• REQUIREMENT: Write out all of the data without omission, exactly as shown.

Object modeling scripts

START

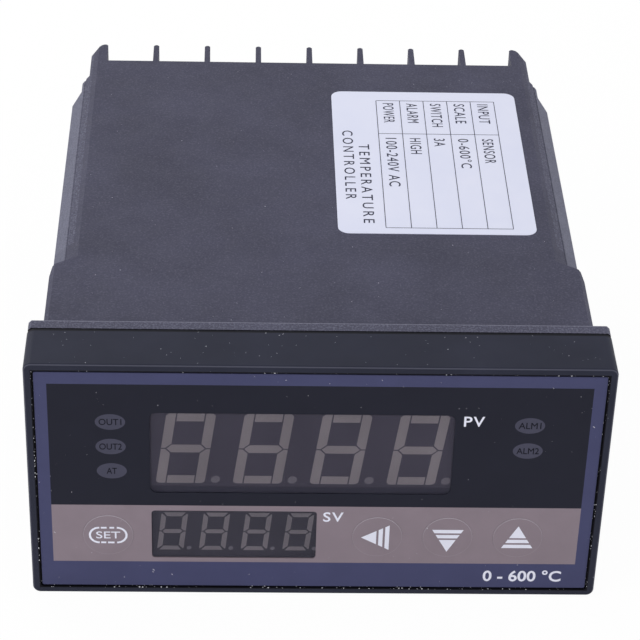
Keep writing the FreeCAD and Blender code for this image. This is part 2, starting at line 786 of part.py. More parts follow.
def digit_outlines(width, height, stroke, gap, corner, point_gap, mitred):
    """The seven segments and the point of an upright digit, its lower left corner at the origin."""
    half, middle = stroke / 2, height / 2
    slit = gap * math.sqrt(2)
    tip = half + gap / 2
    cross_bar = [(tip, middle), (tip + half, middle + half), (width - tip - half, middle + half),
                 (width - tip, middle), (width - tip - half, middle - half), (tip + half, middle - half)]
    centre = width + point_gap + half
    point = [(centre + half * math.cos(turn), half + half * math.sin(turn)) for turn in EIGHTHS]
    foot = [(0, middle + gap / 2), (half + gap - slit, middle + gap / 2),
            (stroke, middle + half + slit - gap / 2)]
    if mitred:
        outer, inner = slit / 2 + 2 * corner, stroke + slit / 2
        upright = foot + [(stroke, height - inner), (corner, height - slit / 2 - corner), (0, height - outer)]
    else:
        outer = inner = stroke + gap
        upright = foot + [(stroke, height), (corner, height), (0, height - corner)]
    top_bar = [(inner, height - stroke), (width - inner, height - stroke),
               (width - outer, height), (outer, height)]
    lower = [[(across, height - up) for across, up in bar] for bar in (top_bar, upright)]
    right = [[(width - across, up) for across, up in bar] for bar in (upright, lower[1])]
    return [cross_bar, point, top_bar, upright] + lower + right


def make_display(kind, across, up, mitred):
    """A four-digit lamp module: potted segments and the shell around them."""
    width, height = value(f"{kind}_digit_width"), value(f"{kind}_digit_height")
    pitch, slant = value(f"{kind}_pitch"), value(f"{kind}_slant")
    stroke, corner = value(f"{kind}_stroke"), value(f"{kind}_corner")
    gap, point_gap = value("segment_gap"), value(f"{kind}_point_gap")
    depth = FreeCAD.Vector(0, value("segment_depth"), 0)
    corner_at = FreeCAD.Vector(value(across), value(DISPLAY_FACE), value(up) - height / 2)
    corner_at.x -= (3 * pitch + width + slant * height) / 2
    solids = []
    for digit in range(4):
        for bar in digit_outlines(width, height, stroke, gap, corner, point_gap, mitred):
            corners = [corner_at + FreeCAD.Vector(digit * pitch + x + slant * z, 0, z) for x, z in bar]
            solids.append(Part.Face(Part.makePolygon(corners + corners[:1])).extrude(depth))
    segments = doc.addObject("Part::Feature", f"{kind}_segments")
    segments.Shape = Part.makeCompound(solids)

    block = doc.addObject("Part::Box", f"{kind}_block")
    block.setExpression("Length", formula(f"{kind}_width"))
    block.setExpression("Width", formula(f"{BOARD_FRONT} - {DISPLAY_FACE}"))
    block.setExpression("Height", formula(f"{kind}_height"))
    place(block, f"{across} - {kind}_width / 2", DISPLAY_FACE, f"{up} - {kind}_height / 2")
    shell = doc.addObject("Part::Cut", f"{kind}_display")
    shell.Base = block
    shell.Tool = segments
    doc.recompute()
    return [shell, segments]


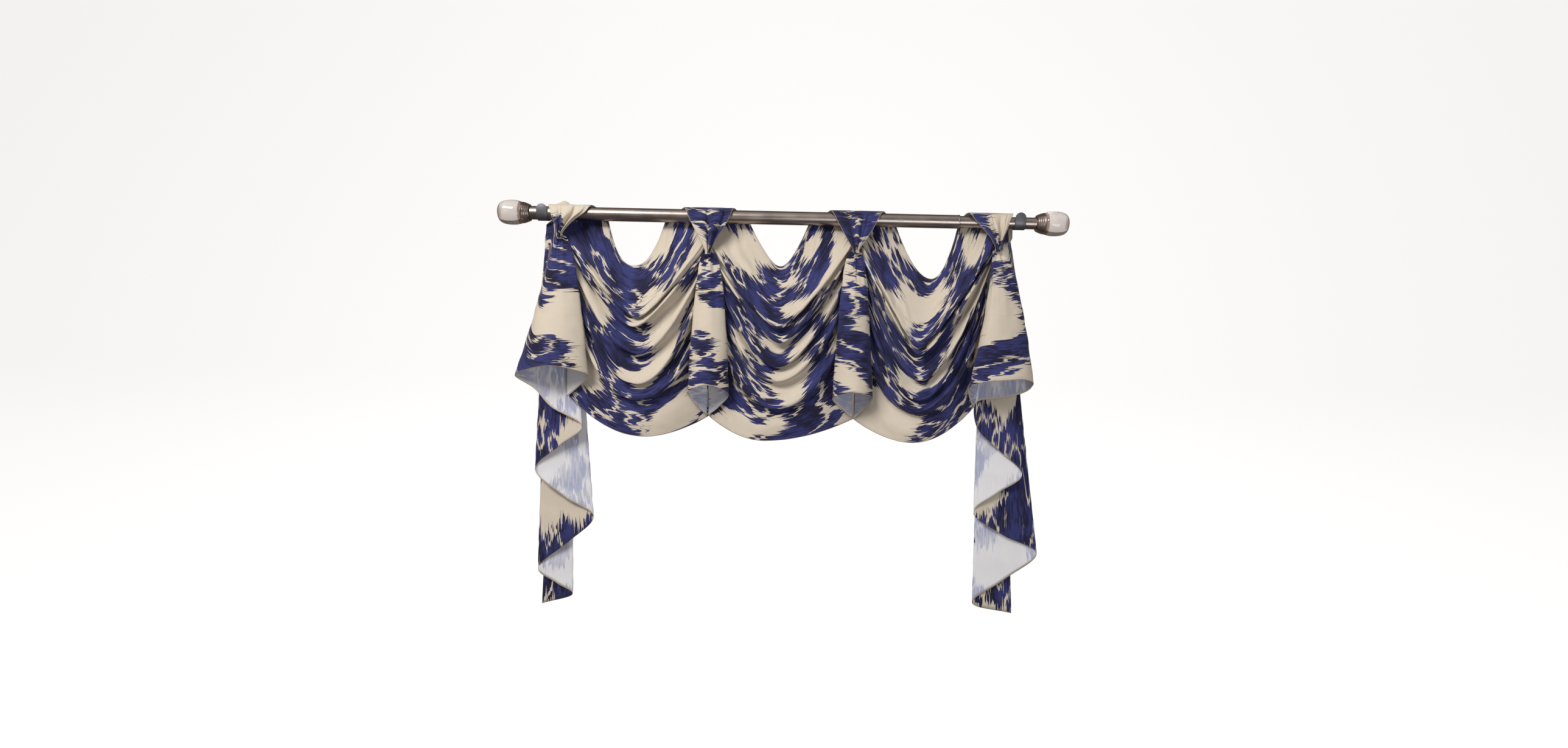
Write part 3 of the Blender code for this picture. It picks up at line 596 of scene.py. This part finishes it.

END

• COMPLETE RESPONSE:
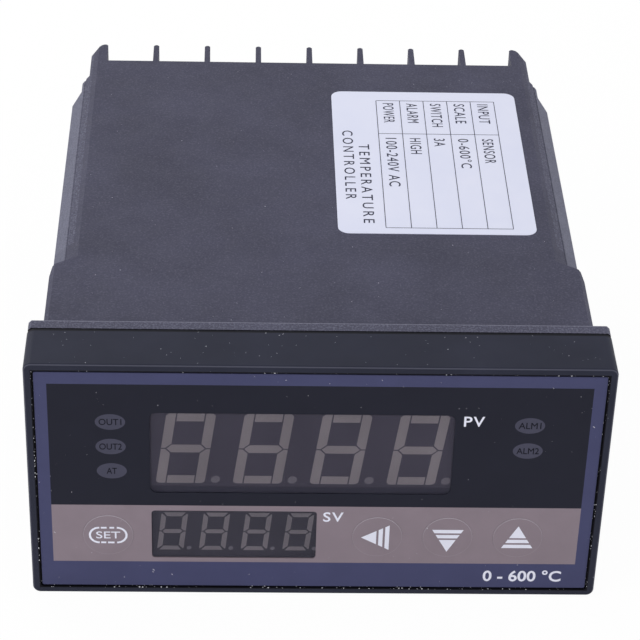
Keep writing the FreeCAD and Blender code for this image. This is part 2, starting at line 786 of part.py. More parts follow.
def digit_outlines(width, height, stroke, gap, corner, point_gap, mitred):
    """The seven segments and the point of an upright digit, its lower left corner at the origin."""
    half, middle = stroke / 2, height / 2
    slit = gap * math.sqrt(2)
    tip = half + gap / 2
    cross_bar = [(tip, middle), (tip + half, middle + half), (width - tip - half, middle + half),
                 (width - tip, middle), (width - tip - half, middle - half), (tip + half, middle - half)]
    centre = width + point_gap + half
    point = [(centre + half * math.cos(turn), half + half * math.sin(turn)) for turn in EIGHTHS]
    foot = [(0, middle + gap / 2), (half + gap - slit, middle + gap / 2),
            (stroke, middle + half + slit - gap / 2)]
    if mitred:
        outer, inner = slit / 2 + 2 * corner, stroke + slit / 2
        upright = foot + [(stroke, height - inner), (corner, height - slit / 2 - corner), (0, height - outer)]
    else:
        outer = inner = stroke + gap
        upright = foot + [(stroke, height), (corner, height), (0, height - corner)]
    top_bar = [(inner, height - stroke), (width - inner, height - stroke),
               (width - outer, height), (outer, height)]
    lower = [[(across, height - up) for across, up in bar] for bar in (top_bar, upright)]
    right = [[(width - across, up) for across, up in bar] for bar in (upright, lower[1])]
    return [cross_bar, point, top_bar, upright] + lower + right


def make_display(kind, across, up, mitred):
    """A four-digit lamp module: potted segments and the shell around them."""
    width, height = value(f"{kind}_digit_width"), value(f"{kind}_digit_height")
    pitch, slant = value(f"{kind}_pitch"), value(f"{kind}_slant")
    stroke, corner = value(f"{kind}_stroke"), value(f"{kind}_corner")
    gap, point_gap = value("segment_gap"), value(f"{kind}_point_gap")
    depth = FreeCAD.Vector(0, value("segment_depth"), 0)
    corner_at = FreeCAD.Vector(value(across), value(DISPLAY_FACE), value(up) - height / 2)
    corner_at.x -= (3 * pitch + width + slant * height) / 2
    solids = []
    for digit in range(4):
        for bar in digit_outlines(width, height, stroke, gap, corner, point_gap, mitred):
            corners = [corner_at + FreeCAD.Vector(digit * pitch + x + slant * z, 0, z) for x, z in bar]
            solids.append(Part.Face(Part.makePolygon(corners + corners[:1])).extrude(depth))
    segments = doc.addObject("Part::Feature", f"{kind}_segments")
    segments.Shape = Part.makeCompound(solids)

    block = doc.addObject("Part::Box", f"{kind}_block")
    block.setExpression("Length", formula(f"{kind}_width"))
    block.setExpression("Width", formula(f"{BOARD_FRONT} - {DISPLAY_FACE}"))
    block.setExpression("Height", formula(f"{kind}_height"))
    place(block, f"{across} - {kind}_width / 2", DISPLAY_FACE, f"{up} - {kind}_height / 2")
    shell = doc.addObject("Part::Cut", f"{kind}_display")
    shell.Base = block
    shell.Tool = segments
    doc.recompute()
    return [shell, segments]


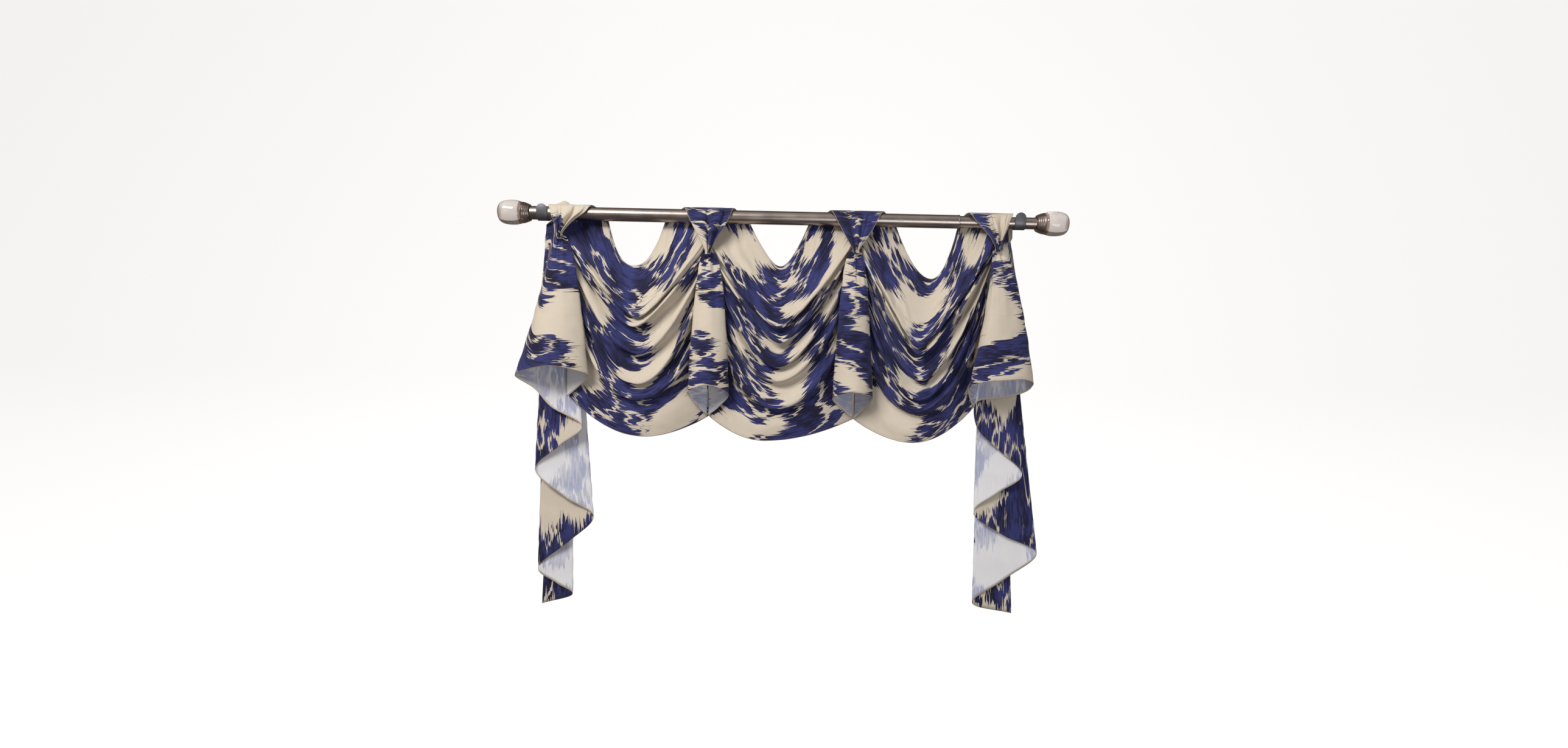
Write part 3 of the Blender code for this picture. It picks up at line 596 of scene.py. This part finishes it.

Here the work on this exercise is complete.